For one thing, rates have certainly edged up. I did a little research on the internet and found some interesting statistics. The modest rise in rates cannot possibly be solely blamed for such a dramatic decrease in volume. Let's look at some numbers.
Back in mid-June, when rates were at their lowest, one probably would have been able to lock into a conforming 30-year fixed rate mortgage somewhere between 5.25 and 5.50 percent with no points. Today, the same 30-year fixed rate mortgage might cost you somewhere between 5.75 percent and six percent.
That's only one half percentage difference. It doesn't make sense. Sure, a lot of folks locked in at the right time. These lucky homeowners have no reason to refinance today. Since refi volume is down by 75 percent from the all time lows, does this mean that 75 percent of all American homeowners locked in to a rate somewhere below 5.75 or six percent? Definitely not. I did a bit of more research …

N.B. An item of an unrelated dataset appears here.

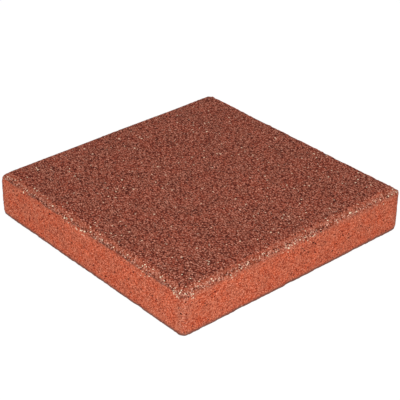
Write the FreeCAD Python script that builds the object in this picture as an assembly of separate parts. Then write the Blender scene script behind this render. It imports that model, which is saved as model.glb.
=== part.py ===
import FreeCAD, Part
import os

# A square stepping stone of dry-cast concrete, one solid, in millimetres, +Z up.
# The origin is at the centre of the bedding face, the face that lies on the ground.
# The sides run along X and Y.

# Overall sizes.
side_length = 305.0        # each side of the square plan
thickness = 51.0           # from the bedding face up to the tread face

# Upright corners, rounded as the mould's own corners are.
corner_radius = 6.0

# Bevel round the tread face, pressed by the lid of the mould.
bevel_width = 7.0          # measured level, from the land in to the tread face
bevel_drop = 5.5           # measured straight down from the tread face
bevel_land = 1.0           # narrow level ledge between the side face and the foot of the bevel
tread_corner_radius = 5.0  # plan rounding of the tread face's corners

# Softened edges.
tread_edge_radius = 4.0    # where the bevel turns into the tread face
bedding_edge_radius = 1.2  # where the sides turn into the bedding face

NODE = "stepping_stone"
SAME_HEIGHT = 1e-6         # two heights closer than this are the same height
UP = FreeCAD.Vector(0, 0, 1)
CENTRE = FreeCAD.Vector(0, 0, 0)


def rounded_square(length, radius, height):
    """The edges of a level square with rounded corners, centred on the Z axis: a side, a corner, and so on round."""
    half = length / 2
    straight = half - radius
    side = Part.makeLine(FreeCAD.Vector(half, -straight, height), FreeCAD.Vector(half, straight, height))
    corner = Part.makeCircle(radius, FreeCAD.Vector(straight, straight, height), UP, 0, 90)
    edges = []
    for quarter in range(4):
        for edge in (side, corner):
            turned = edge.copy()
            turned.rotate(CENTRE, UP, 90 * quarter)
            edges.append(turned)
    return edges


def sloping_face(low, high):
    """The face between an edge of a lower outline and the matching edge of a higher one."""
    if isinstance(low.Curve, Part.Line):
        corners = [low.firstVertex(), low.lastVertex(), high.lastVertex(), high.firstVertex(), low.firstVertex()]
        return Part.Face(Part.makePolygon([corner.Point for corner in corners]))
    return Part.makeRuledSurface(low, high)


def edges_at(shape, height):
    """The edges of a shape that lie wholly at one height."""
    return [
        edge
        for edge in shape.Edges
        if abs(edge.BoundBox.ZMin - height) < SAME_HEIGHT and abs(edge.BoundBox.ZMax - height) < SAME_HEIGHT
    ]


def make_body():
    """The slab up to the foot of the bevel, with its upright sides and its eased lower edge."""
    outline = Part.Face(Part.Wire(rounded_square(side_length, corner_radius, 0)))
    body = outline.extrude(UP * (thickness - bevel_drop))
    return body.makeFillet(bedding_edge_radius, edges_at(body, 0))


def make_crown():
    """The top of the slab, from the foot of the bevel up to the tread face, with its softened edge."""
    foot_length = side_length - 2 * bevel_land
    tread_length = foot_length - 2 * bevel_width
    foot = rounded_square(foot_length, corner_radius - bevel_land, thickness - bevel_drop)
    tread = rounded_square(tread_length, tread_corner_radius, thickness)
    faces = [sloping_face(low, high) for low, high in zip(foot, tread)]
    faces.append(Part.Face(Part.Wire(foot)))
    faces.append(Part.Face(Part.Wire(tread)))
    crown = Part.makeSolid(Part.makeShell(faces))
    return crown.makeFillet(tread_edge_radius, edges_at(crown, thickness))


def make_stepping_stone():
    """The whole casting, as one solid."""
    stone = make_body().fuse(make_crown())
    return stone.Solids[0]


os.makedirs("parts", exist_ok=True)
make_stepping_stone().exportStep(os.path.join("parts", NODE + ".step"))
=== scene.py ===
"""Looks of a square stepping stone of red dry-cast concrete.

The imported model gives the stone's place and overall size. This script builds the casting again as one closed
mesh with its sandy relief, pits, lip and crumbled edges, dresses it, and sets a plain studio round it.
Lengths are in metres, in the model's own frame: the bedding face is at z = 0 and the sides run along X and Y.
"""

import logging
import math
from dataclasses import dataclass
from enum import Enum

import bpy
import numpy as np
from mathutils import Matrix, Vector, noise


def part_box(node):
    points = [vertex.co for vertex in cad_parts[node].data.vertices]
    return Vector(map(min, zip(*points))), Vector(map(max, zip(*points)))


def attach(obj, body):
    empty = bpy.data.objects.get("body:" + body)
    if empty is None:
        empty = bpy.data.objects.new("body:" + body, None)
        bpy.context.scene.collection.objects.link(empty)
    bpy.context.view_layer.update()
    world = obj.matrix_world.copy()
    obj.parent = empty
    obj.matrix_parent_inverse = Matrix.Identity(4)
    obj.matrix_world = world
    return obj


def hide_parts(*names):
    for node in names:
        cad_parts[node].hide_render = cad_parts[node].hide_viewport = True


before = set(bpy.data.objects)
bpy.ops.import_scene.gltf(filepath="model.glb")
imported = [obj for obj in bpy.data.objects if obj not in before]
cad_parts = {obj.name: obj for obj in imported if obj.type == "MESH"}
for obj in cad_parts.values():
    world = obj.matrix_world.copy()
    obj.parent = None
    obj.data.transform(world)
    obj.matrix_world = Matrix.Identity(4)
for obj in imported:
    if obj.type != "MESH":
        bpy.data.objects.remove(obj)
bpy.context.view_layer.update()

NODE = "stepping_stone"
BODY = "root"
MM = 0.001
SAME_HEIGHT = 0.05 * MM
COARSE_ROWS = (0.6, 0.5, 0.4)
COARSE_SCATTER = 0.7

log = logging.getLogger("stepping_stone")

Colour = tuple[float, float, float, float]
WHITE: Colour = (1.0, 1.0, 1.0, 1.0)


def paint(red: int, green: int, blue: int) -> Colour:
    """Give a linear colour for a paint-chart colour.

    Args:
        red: Red share, 0 to 255.
        green: Green share, 0 to 255.
        blue: Blue share, 0 to 255.

    Returns:
        The linear colour with full alpha.
    """
    shares = (value / 255 for value in (red, green, blue))
    linear = [s / 12.92 if s <= 0.04045 else ((s + 0.055) / 1.055) ** 2.4 for s in shares]
    return (linear[0], linear[1], linear[2], 1.0)


def smooth_step(values: np.ndarray, low: float, high: float) -> np.ndarray:
    """Ease values from 0 at low to 1 at high.

    Args:
        values: The values to ease.
        low: The value that gives 0.
        high: The value that gives 1.

    Returns:
        The eased values.
    """
    share = np.clip((values - low) / (high - low), 0.0, 1.0)
    return share * share * (3.0 - 2.0 * share)


# ----------------------------------------------------------------------------------------------------------------
# Relief: uneven heights over the stone's surface
# ----------------------------------------------------------------------------------------------------------------


@dataclass(frozen=True)
class Swell:
    """Smooth uneven relief of one size.

    Attributes:
        size: Distance between neighbouring rises.
        height: Half the height between a rise and a hollow.
        place: Shift of the pattern, so that two layers differ.
    """

    size: float
    height: float
    place: float = 0.0

    def heights(self, points: np.ndarray) -> np.ndarray:
        """Give the relief's height at each point.

        Args:
            points: Places on the stone, one row each.

        Returns:
            One height for each place.
        """
        spots = points / self.size + self.place
        return self.height * np.array([noise.noise(Vector(spot)) for spot in spots])


@dataclass(frozen=True)
class Pits:
    """Small round air holes, scattered unevenly.

    Attributes:
        spacing: Distance between the places where a pit may be.
        width: Width of the widest pit.
        depth: Depth of the deepest pit.
        share: Share of the places that hold a pit.
        place: Shift of the pattern.
    """

    spacing: float
    width: float
    depth: float
    share: float
    place: float = 0.0

    def heights(self, points: np.ndarray) -> np.ndarray:
        """Give how far each point is sunk by a pit.

        Args:
            points: Places on the stone, one row each.

        Returns:
            One height for each place, zero outside the pits and negative in them.
        """
        sunk = np.zeros(len(points))
        reach = self.width / self.spacing / 2
        for index, spot in enumerate(points / self.spacing + self.place):
            distances, centres = noise.voronoi(Vector(spot))
            chance = noise.cell(centres[0] * 7.31)
            if chance < self.share:
                size = reach * (0.45 + 0.55 * chance / self.share)
                sunk[index] = -self.depth * max(0.0, 1.0 - (distances[0] / size) ** 2)
        return sunk


# ----------------------------------------------------------------------------------------------------------------
# The casting
# ----------------------------------------------------------------------------------------------------------------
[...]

Generally speaking, from August 2002 to May 2003, 30-year fixed rate mortgages were bouncing between 5.50 and six percent. During this period, interest rates hit the high range three times -- early September 2002, early December 2002, Mid January 2003 and mid-March 2003, During these periods, mortgage rates were very close to, if not higher than today's market rates.
Let's compare the refi volume during those periods with today's activity. Remember that interest rates were at or above today's levels:
- Refinances are down 52 percent from September 2002;
- Refinances are down 32 percent from December 2002;
- Refinances are down 59 percent from January 2003;
- Refinances are down 69 percent from March 2003.
Why were so many more homeowners refinancing back then when today's rates are the same? I have two theories:
"Pigs get fat, hogs get slaughtered." Mortgage rates quickly dropped to their lowest levels in March and June. By the end of June, rates had popped right back up again. I think there are a lot of folks who missed that window and are waiting to catch the bottom. Even though these folks could benefit from refinancing to today's rates, they're waiting for lower rates. My message to them: Don't try to catch the bottom of a falling sword -- you could get cut.
The "herd" theory. As soon as rates started edging up last summer, it was all over the news -- "The refi market is over." Rates shot back up quickly and fiercely. The problem is that the media failed to mention that the spike in rates moved up to a previous level that initially sparked the refi boom.
My theories are unscientific. But the stats are correct. My advice to homeowners is to revisit your mortgage rate and compare it with today's available products. My guess is a lot of folks can save some money.